- _Task to carry out_
Beneath this instruction is a block of data; output from it exactly the lines that run from the one containing "spine_cover();" through the one containing "low, high = Vector((1e9,)", inclusive.

- _Material provided_
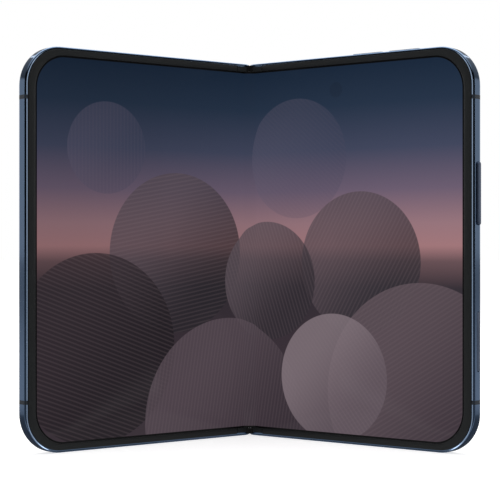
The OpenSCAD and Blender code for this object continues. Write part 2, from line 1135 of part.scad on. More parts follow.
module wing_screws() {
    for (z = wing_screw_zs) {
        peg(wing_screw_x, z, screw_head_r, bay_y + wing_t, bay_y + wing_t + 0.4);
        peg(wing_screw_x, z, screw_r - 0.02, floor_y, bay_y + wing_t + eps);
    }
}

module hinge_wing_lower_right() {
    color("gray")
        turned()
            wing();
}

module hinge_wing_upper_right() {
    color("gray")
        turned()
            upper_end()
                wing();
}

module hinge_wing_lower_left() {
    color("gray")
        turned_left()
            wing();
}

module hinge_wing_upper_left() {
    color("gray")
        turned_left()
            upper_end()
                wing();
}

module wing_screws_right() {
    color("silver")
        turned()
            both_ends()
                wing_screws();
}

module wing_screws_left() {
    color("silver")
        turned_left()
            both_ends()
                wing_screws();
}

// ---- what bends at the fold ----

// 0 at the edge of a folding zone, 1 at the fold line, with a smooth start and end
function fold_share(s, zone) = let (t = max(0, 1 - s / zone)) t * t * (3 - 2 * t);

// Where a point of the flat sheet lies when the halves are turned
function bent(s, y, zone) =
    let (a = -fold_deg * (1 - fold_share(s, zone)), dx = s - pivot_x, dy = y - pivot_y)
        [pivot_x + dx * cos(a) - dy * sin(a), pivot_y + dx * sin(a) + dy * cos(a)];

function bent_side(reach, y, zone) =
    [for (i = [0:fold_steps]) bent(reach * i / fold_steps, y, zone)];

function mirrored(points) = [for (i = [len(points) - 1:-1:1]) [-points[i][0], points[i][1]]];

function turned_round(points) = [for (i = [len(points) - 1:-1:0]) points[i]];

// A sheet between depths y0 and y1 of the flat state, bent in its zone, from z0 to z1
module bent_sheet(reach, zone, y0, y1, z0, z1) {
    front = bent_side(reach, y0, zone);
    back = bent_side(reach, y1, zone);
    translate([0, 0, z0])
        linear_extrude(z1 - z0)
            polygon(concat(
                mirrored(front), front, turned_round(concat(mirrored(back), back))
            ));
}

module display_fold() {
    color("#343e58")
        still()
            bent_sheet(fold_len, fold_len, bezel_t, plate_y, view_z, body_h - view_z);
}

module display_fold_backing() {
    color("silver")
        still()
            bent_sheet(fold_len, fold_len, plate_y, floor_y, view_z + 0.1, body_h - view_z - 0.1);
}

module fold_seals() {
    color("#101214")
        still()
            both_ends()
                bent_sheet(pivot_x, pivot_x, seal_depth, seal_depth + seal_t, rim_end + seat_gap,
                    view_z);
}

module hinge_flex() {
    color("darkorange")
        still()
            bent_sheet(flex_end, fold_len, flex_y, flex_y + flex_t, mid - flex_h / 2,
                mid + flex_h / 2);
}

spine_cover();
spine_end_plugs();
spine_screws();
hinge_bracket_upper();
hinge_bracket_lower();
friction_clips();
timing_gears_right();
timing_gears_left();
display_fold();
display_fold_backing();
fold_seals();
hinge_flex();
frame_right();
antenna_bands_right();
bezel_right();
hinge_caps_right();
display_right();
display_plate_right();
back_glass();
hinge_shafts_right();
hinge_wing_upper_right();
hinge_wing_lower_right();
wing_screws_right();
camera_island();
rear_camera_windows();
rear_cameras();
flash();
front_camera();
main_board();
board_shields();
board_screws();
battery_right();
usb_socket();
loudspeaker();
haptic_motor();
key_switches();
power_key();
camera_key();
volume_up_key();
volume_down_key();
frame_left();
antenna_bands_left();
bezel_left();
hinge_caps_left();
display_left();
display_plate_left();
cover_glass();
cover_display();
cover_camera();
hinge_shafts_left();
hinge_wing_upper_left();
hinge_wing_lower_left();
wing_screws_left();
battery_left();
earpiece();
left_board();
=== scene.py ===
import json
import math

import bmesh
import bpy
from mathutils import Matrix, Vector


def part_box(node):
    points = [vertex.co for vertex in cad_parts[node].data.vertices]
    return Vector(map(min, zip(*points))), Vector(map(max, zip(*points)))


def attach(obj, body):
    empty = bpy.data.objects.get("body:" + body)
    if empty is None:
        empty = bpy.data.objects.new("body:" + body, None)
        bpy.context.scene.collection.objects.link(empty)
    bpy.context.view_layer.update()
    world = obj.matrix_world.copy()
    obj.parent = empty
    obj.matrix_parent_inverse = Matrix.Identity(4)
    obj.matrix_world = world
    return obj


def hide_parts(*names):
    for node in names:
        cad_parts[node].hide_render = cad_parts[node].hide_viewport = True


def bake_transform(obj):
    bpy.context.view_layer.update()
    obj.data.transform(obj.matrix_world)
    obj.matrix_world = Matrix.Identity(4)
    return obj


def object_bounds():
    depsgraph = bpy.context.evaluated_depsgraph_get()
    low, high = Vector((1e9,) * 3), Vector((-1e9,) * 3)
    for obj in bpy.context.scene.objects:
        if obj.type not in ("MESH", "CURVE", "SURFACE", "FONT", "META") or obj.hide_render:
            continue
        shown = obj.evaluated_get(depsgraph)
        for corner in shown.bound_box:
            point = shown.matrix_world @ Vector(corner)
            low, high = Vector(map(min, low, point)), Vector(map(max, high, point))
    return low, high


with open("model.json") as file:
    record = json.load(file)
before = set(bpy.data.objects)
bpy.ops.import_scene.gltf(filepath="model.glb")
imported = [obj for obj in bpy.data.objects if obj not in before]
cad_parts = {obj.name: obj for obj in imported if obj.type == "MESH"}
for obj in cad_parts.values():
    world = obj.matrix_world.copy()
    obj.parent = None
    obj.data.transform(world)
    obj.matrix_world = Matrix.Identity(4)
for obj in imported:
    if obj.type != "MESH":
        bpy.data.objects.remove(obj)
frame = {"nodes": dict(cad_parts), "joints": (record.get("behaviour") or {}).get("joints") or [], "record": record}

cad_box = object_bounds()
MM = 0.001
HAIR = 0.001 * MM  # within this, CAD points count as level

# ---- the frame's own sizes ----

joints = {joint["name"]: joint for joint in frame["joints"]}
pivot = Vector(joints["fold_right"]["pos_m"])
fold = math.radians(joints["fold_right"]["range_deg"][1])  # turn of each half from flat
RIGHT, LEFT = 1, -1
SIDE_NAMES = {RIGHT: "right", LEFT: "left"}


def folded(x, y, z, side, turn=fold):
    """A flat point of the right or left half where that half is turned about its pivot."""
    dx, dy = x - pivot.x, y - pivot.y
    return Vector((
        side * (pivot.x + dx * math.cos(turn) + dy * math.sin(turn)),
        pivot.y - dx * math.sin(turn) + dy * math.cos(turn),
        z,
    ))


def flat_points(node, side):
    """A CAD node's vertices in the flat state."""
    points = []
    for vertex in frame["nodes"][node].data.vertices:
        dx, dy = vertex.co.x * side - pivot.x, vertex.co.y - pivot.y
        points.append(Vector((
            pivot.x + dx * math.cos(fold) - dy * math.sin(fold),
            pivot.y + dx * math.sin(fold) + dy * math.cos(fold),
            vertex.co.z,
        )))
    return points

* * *

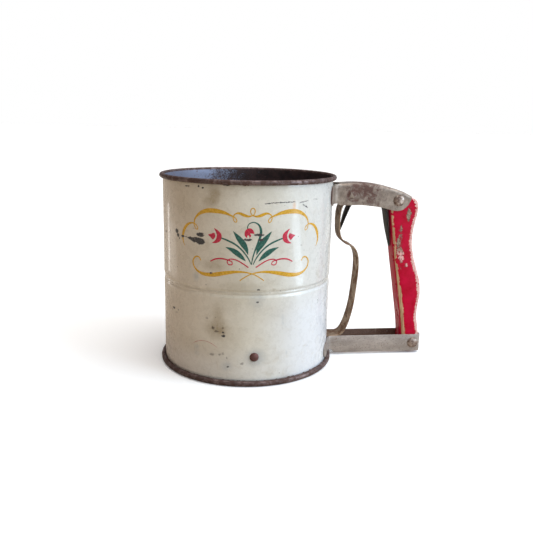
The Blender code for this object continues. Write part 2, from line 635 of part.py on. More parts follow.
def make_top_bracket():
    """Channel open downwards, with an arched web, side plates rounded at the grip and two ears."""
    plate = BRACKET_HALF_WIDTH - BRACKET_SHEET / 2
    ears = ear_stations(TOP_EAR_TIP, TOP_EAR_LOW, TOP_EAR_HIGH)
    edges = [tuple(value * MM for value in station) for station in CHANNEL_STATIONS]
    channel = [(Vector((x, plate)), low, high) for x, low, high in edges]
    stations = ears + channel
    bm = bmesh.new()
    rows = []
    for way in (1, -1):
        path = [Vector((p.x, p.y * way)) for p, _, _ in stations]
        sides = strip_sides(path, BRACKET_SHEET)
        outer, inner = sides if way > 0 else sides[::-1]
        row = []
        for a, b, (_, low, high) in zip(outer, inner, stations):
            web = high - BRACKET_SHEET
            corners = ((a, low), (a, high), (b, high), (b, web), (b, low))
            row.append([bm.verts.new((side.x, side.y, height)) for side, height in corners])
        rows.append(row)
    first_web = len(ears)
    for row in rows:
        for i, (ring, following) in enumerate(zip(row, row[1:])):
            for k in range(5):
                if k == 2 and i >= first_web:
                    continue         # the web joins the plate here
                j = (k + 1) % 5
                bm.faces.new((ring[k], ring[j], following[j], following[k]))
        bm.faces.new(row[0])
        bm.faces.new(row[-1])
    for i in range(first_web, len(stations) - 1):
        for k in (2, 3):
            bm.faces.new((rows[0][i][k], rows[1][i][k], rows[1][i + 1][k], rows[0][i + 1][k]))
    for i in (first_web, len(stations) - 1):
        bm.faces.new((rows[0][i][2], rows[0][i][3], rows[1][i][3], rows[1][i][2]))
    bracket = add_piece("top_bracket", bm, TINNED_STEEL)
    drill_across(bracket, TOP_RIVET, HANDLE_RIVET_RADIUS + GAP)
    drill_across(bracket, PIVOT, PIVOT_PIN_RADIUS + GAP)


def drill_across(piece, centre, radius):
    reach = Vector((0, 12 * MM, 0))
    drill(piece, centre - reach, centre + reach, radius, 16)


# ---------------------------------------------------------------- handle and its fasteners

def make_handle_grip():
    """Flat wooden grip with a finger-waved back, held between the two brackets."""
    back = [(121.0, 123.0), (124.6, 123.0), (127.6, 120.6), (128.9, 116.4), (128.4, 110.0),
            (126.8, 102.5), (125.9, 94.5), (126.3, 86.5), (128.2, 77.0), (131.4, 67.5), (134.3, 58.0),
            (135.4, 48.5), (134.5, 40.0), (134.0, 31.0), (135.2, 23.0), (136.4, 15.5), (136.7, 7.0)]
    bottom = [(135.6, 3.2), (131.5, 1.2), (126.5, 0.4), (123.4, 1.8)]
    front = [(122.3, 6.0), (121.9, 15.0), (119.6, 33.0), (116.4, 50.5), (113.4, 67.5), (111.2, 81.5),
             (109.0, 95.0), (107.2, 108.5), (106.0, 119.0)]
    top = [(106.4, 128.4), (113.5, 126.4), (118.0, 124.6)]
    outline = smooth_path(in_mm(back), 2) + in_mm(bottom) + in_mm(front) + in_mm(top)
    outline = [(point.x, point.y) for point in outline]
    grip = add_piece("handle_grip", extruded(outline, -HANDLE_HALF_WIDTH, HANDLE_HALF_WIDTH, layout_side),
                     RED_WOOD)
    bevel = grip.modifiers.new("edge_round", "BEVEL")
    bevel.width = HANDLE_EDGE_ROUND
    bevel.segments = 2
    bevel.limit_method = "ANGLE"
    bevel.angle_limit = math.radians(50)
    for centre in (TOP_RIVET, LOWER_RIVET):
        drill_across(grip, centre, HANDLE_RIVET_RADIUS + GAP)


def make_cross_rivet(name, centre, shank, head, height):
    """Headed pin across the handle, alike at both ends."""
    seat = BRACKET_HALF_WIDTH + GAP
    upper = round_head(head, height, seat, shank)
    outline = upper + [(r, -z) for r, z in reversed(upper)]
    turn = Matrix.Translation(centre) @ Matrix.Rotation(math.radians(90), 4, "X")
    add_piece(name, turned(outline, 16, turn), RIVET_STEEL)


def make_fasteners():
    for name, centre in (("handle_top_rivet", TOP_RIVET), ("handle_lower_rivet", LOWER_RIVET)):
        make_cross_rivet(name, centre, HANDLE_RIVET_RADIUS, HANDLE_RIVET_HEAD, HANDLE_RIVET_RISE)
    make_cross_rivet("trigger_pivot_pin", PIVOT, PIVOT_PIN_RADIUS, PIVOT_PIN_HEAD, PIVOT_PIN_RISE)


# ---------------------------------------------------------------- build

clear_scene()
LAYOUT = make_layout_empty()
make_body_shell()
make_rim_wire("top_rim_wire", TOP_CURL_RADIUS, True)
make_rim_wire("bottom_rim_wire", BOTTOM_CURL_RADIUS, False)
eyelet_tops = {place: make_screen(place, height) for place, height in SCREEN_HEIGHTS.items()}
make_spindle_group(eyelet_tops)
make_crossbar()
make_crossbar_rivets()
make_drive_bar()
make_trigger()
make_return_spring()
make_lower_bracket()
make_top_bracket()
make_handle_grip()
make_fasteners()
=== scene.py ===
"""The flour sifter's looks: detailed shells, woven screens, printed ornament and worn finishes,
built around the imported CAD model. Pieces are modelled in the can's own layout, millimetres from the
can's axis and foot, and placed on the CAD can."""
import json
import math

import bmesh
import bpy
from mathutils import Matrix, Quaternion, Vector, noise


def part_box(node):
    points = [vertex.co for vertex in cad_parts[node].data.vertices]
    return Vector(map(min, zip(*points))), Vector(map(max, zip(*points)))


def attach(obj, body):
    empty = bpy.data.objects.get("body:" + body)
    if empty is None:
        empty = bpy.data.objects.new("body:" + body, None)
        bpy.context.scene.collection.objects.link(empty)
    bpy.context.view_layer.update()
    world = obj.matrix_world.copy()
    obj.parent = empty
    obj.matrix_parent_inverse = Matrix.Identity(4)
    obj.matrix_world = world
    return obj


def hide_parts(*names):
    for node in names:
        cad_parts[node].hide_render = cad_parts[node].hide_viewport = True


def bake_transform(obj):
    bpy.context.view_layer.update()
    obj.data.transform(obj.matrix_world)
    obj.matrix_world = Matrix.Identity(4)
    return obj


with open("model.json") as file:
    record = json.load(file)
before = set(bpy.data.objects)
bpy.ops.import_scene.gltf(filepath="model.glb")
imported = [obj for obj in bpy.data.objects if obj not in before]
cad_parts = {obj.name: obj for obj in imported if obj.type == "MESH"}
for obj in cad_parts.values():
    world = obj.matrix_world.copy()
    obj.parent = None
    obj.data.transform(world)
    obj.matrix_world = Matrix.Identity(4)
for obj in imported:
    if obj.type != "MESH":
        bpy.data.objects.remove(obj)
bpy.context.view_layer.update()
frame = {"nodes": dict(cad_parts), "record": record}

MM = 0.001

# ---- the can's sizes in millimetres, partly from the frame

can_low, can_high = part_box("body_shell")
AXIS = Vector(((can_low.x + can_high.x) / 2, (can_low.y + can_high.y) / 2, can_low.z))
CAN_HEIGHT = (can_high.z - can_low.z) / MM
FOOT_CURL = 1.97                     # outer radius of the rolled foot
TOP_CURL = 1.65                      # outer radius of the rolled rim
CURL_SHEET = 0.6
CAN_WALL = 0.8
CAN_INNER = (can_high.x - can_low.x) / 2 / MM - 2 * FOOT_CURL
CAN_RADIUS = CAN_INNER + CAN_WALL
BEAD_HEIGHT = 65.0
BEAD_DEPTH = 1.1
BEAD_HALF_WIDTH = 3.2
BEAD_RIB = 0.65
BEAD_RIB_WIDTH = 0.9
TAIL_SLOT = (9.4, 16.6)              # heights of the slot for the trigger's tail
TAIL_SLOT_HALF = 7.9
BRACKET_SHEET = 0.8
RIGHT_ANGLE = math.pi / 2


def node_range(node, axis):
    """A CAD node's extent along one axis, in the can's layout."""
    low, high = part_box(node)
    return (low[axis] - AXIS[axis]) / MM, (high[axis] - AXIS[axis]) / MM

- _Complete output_
spine_cover();
spine_end_plugs();
spine_screws();
hinge_bracket_upper();
hinge_bracket_lower();
friction_clips();
timing_gears_right();
timing_gears_left();
display_fold();
display_fold_backing();
fold_seals();
hinge_flex();
frame_right();
antenna_bands_right();
bezel_right();
hinge_caps_right();
display_right();
display_plate_right();
back_glass();
hinge_shafts_right();
hinge_wing_upper_right();
hinge_wing_lower_right();
wing_screws_right();
camera_island();
rear_camera_windows();
rear_cameras();
flash();
front_camera();
main_board();
board_shields();
board_screws();
battery_right();
usb_socket();
loudspeaker();
haptic_motor();
key_switches();
power_key();
camera_key();
volume_up_key();
volume_down_key();
frame_left();
antenna_bands_left();
bezel_left();
hinge_caps_left();
display_left();
display_plate_left();
cover_glass();
cover_display();
cover_camera();
hinge_shafts_left();
hinge_wing_upper_left();
hinge_wing_lower_left();
wing_screws_left();
battery_left();
earpiece();
left_board();
=== scene.py ===
import json
import math

import bmesh
import bpy
from mathutils import Matrix, Vector


def part_box(node):
    points = [vertex.co for vertex in cad_parts[node].data.vertices]
    return Vector(map(min, zip(*points))), Vector(map(max, zip(*points)))


def attach(obj, body):
    empty = bpy.data.objects.get("body:" + body)
    if empty is None:
        empty = bpy.data.objects.new("body:" + body, None)
        bpy.context.scene.collection.objects.link(empty)
    bpy.context.view_layer.update()
    world = obj.matrix_world.copy()
    obj.parent = empty
    obj.matrix_parent_inverse = Matrix.Identity(4)
    obj.matrix_world = world
    return obj


def hide_parts(*names):
    for node in names:
        cad_parts[node].hide_render = cad_parts[node].hide_viewport = True


def bake_transform(obj):
    bpy.context.view_layer.update()
    obj.data.transform(obj.matrix_world)
    obj.matrix_world = Matrix.Identity(4)
    return obj


def object_bounds():
    depsgraph = bpy.context.evaluated_depsgraph_get()
    low, high = Vector((1e9,) * 3), Vector((-1e9,) * 3)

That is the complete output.